** What the task asks **
Return all of the data exactly as given.

** Dataset excerpt **
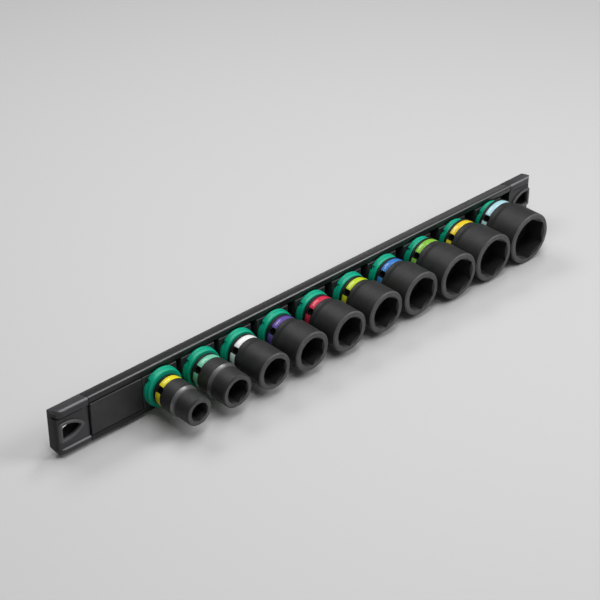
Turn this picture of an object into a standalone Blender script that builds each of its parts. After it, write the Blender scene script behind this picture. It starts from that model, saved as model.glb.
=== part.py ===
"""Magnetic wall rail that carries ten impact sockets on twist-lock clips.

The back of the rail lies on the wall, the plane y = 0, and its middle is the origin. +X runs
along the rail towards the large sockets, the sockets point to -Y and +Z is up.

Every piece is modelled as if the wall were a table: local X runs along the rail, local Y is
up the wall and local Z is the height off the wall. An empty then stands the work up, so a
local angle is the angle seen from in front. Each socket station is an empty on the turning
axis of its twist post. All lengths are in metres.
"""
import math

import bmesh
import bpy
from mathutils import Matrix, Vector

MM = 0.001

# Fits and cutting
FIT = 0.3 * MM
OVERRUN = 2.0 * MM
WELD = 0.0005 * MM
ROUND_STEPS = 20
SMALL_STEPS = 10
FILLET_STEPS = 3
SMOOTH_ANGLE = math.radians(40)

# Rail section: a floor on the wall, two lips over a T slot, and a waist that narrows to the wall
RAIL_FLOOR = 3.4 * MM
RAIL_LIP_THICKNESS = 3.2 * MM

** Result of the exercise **
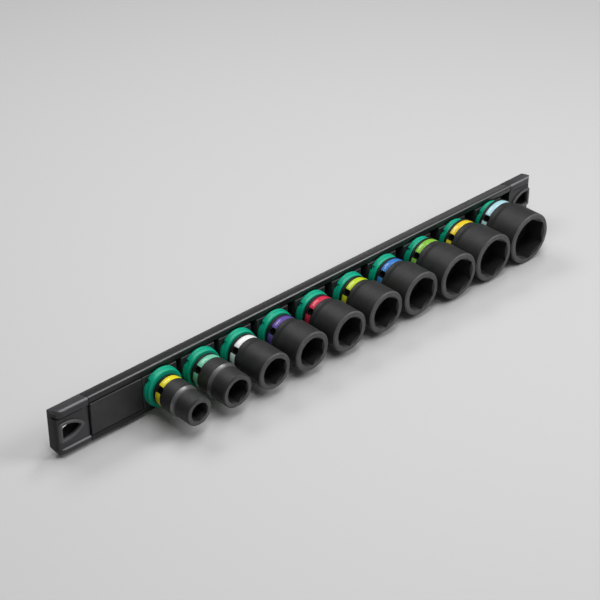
Turn this picture of an object into a standalone Blender script that builds each of its parts. After it, write the Blender scene script behind this picture. It starts from that model, saved as model.glb.
=== part.py ===
"""Magnetic wall rail that carries ten impact sockets on twist-lock clips.

The back of the rail lies on the wall, the plane y = 0, and its middle is the origin. +X runs
along the rail towards the large sockets, the sockets point to -Y and +Z is up.

Every piece is modelled as if the wall were a table: local X runs along the rail, local Y is
up the wall and local Z is the height off the wall. An empty then stands the work up, so a
local angle is the angle seen from in front. Each socket station is an empty on the turning
axis of its twist post. All lengths are in metres.
"""
import math

import bmesh
import bpy
from mathutils import Matrix, Vector

MM = 0.001

# Fits and cutting
FIT = 0.3 * MM
OVERRUN = 2.0 * MM
WELD = 0.0005 * MM
ROUND_STEPS = 20
SMALL_STEPS = 10
FILLET_STEPS = 3
SMOOTH_ANGLE = math.radians(40)

# Rail section: a floor on the wall, two lips over a T slot, and a waist that narrows to the wall
RAIL_FLOOR = 3.4 * MM
RAIL_LIP_THICKNESS = 3.2 * MM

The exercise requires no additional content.